20130618

Introducing Apache MetaModel

Recently we where able to announce an important milestone in the life of our project MetaModel - it is being incubated into the Apache Foundation! Obviously this generates a lot of new attention to the project, and causing lots and lots of questions on what MetaModel is good for. We didn't grant this project to Apache just for fun, but because we wanted to maximize it's value, both for us and for the industry as a whole. So in this post I'll try and explain the scope of MetaModel, how we use it at Human Inference, and what you might use it for in your products or services.


First, let's recap the one-liner for MetaModel:
MetaModel is a library that encapsulates the differences and enhances the capabilities of different datastores.
In other words - it's all about making sure that the way you work with data is standardized, reusable and smart.

But wait, don't we already have things like Object-Relational-Mapping (ORM) frameworks to do that? After all, a framework like OpenJPA or Hibernate will allow you to work with different databases without having to deal with the different SQL dialects etc. The answer is of course yes, you can use such frameworks for ORM, but MetaModel is by choice not an ORM! An ORM assumes an application domain model, whereas MetaModel, as its name implies, is treating the datastore's metadata as its model. This not only allows for much more dynamic behaviour, but it also makes MetaModel applicable only to a range of specific application types that deal with more or less arbitrary data, or dynamic data models, as their domain.
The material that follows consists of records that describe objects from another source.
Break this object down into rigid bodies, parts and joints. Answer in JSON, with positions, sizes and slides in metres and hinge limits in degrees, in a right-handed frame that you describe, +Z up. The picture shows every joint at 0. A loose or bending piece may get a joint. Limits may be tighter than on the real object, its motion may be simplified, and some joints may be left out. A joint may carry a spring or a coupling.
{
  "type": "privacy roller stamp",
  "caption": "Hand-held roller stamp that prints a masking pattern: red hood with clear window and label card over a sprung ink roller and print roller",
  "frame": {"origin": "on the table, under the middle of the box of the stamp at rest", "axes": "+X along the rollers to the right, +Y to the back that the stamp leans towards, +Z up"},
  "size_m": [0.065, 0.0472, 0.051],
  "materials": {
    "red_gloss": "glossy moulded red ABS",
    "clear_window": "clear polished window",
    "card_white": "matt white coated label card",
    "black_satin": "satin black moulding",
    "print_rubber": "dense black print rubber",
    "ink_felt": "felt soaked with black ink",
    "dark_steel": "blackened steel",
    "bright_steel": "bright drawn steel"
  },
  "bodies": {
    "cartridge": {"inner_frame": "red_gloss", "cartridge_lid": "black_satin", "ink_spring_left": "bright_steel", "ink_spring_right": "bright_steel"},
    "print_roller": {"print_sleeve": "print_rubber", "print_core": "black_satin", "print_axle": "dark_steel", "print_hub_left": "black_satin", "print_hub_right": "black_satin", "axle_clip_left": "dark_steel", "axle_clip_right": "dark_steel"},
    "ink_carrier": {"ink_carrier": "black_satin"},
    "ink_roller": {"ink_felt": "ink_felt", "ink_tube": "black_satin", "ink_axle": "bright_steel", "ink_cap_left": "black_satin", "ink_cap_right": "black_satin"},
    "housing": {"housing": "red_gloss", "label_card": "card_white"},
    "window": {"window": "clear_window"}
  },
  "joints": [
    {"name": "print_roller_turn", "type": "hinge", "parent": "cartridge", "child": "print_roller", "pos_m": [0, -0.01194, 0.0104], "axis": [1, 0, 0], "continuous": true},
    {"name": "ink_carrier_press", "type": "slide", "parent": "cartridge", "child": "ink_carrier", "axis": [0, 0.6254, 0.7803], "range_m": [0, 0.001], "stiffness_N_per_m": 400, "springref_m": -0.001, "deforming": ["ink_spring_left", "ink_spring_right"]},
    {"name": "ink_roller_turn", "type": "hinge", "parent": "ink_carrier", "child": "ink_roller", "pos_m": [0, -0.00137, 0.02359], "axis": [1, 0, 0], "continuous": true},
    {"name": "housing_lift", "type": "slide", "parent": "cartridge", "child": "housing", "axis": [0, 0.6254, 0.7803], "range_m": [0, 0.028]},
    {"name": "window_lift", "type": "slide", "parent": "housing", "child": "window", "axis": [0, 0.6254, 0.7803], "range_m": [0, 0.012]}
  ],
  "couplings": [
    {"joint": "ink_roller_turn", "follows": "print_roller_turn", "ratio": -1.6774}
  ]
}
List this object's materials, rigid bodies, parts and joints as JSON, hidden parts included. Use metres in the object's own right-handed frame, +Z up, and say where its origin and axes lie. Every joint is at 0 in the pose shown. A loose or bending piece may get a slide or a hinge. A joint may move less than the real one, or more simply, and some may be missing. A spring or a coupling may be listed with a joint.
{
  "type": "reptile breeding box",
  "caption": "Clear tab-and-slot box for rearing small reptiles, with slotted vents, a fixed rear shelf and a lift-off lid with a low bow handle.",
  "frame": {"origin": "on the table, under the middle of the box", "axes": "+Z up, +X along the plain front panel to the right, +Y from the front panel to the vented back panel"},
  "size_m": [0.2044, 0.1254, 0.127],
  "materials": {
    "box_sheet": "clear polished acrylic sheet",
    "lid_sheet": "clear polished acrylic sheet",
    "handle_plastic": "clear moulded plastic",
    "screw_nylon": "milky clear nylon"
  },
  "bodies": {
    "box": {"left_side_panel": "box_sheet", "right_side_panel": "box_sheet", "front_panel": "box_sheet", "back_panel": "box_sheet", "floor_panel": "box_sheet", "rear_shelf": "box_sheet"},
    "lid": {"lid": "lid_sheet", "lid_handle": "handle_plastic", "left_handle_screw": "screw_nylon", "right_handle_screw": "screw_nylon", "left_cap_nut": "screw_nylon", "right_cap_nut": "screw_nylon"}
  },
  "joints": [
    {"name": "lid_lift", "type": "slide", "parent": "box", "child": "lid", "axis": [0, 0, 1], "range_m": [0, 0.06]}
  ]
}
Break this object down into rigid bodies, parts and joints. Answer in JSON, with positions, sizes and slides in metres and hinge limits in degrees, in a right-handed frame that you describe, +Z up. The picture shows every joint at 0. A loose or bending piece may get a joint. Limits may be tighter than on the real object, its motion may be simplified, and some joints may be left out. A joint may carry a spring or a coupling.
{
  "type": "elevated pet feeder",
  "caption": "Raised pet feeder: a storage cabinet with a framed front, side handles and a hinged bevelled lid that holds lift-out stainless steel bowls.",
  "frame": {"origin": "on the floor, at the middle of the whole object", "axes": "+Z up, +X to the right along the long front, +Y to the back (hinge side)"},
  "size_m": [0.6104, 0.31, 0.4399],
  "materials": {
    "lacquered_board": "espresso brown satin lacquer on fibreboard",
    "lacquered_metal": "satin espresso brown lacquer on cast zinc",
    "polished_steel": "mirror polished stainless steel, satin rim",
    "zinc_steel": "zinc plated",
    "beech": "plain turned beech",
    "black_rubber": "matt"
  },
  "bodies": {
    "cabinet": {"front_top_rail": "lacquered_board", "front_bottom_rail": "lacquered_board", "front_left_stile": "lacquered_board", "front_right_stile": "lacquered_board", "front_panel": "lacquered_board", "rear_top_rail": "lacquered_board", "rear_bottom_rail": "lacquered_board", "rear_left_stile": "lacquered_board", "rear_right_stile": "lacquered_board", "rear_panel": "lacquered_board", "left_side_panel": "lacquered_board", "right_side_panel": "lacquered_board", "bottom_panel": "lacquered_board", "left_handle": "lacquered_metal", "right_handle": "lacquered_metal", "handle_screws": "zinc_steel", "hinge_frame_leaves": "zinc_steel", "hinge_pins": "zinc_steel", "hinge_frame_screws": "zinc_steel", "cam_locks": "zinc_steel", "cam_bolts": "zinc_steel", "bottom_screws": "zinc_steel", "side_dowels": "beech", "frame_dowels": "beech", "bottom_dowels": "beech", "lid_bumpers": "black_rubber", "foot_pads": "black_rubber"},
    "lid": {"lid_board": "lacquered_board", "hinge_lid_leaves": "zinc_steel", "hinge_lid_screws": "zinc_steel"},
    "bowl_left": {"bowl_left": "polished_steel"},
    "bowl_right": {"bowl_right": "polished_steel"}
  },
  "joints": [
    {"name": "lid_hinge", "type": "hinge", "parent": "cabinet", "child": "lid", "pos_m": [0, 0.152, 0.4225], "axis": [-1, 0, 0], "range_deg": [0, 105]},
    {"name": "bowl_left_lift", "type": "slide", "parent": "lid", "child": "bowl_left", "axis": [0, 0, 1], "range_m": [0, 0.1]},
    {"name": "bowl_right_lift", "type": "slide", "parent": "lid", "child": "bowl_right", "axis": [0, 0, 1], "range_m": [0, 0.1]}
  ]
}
At Human Inference we build just this kind of software products, so we have great use of MetaModel! The two predominant applications that use MetaModel in our products are:
  • HIquality Master Data Management (MDM)
    Our MDM solution is built on a very dynamic data model. With this application we want to allow multiple data sources to be consolidated into a single view - typically to create an aggregated list of customers. In addition, we take third party sources in and enrich the source data with this. So as you can imagine there's a lot of mapping of data models going on in MDM, and also quite a wide range of database technologies. MetaModel is one of the cornerstones to making this happen. Not only does it mean that we onboard data from a wide range of sources. It also means that these source can vary a lot from eachother and that we can map them using metadata about fields, tables etc.
  • DataCleaner
    Our open source data quality toolkit DataCleaner is obviously also very dependent on MetaModel. Actually MetaModel started as a kind of derivative project from the DataCleaner project. In DataCleaner we allow the user to rapidly register new data and immediately build analysis jobs using it. We wanted to avoid building code that's specific to any particular database technology, so we created MetaModel as the abstraction layer for reading data from almost anywhere. Over time it has grown into richer and richer querying capabilities as well as write access, making MetaModel essentially a full CRUD framework for ... anything.
I've often pondered on the question of What could other people be using MetaModel for? I can obviously only provide an open answer, but some ideas that have popped up (in my head or in the community's) are:
  • Any application that needs to onboard/intake data of multiple formats
    Oftentimes people need to be able to import data from many sources, files etc. MetaModel makes it easy to "code once, apply on any data format", so you save a lot of work. This use-case is similar to what the Quipu project is using MetaModel for.
  • Model Driven Development (MDD) tools
    Design tools for MDD are often used to build domain models and at some point translate them to the physical storage layer. MetaModel provides not only "live" metadata from a particular source, but also in-memory structures for e.g. building and mutating virtual tables, schemas, columns and other metadata. By encompassing both the virtual and the physical layer, MetaModel provides a lot of the groundwork to build MDD tools on top of it.
  • Code generation tools
    Tools that generate code (or other digital artifacts) based on data and metadata. Traversing metadata in MetaModel is very easy and uniform, so you could use this information to build code, XML documents etc. to describe or utilize the data at hand.
  • An ORM for anything
    I said just earlier that MetaModel is NOT an ORM. But if you look at MetaModel from an architectural point of view, it could very well serve as the data access layer of an ORM's design. Obviously all the object-mapping would have to be built on top of it, but then you would also have an ORM that maps to not just JDBC databases, like most ORMs do, but also to file formats, NoSQL databases, Salesforce and more!
  • Open-ended analytical applications
    Say you want to figure out e.g. if particular words appear in a file, a database or whatever. You would have to know a lot about the file format, the database fields or similar constructs. But with MetaModel you can instead automate this process by traversing the metadata and querying whatever fields match your predicates. This way you can build tools that "just takes a file" or "just takes a database connection" and let them loose to figure out their own query plan and so on.
If I am to point at a few buzzwords these days, I would say MetaModel can play a critical role in implementing services for things such as data federation, data virtualization, data consolidation, metadata management and automation.

And obviously this is also part of our incentive to make MetaModel available for everyone, under the Apache license. We are in this industry to make our products better and believe that cooperation to build the best foundation will benefit both us and everyone else that reuses it and contributes to it.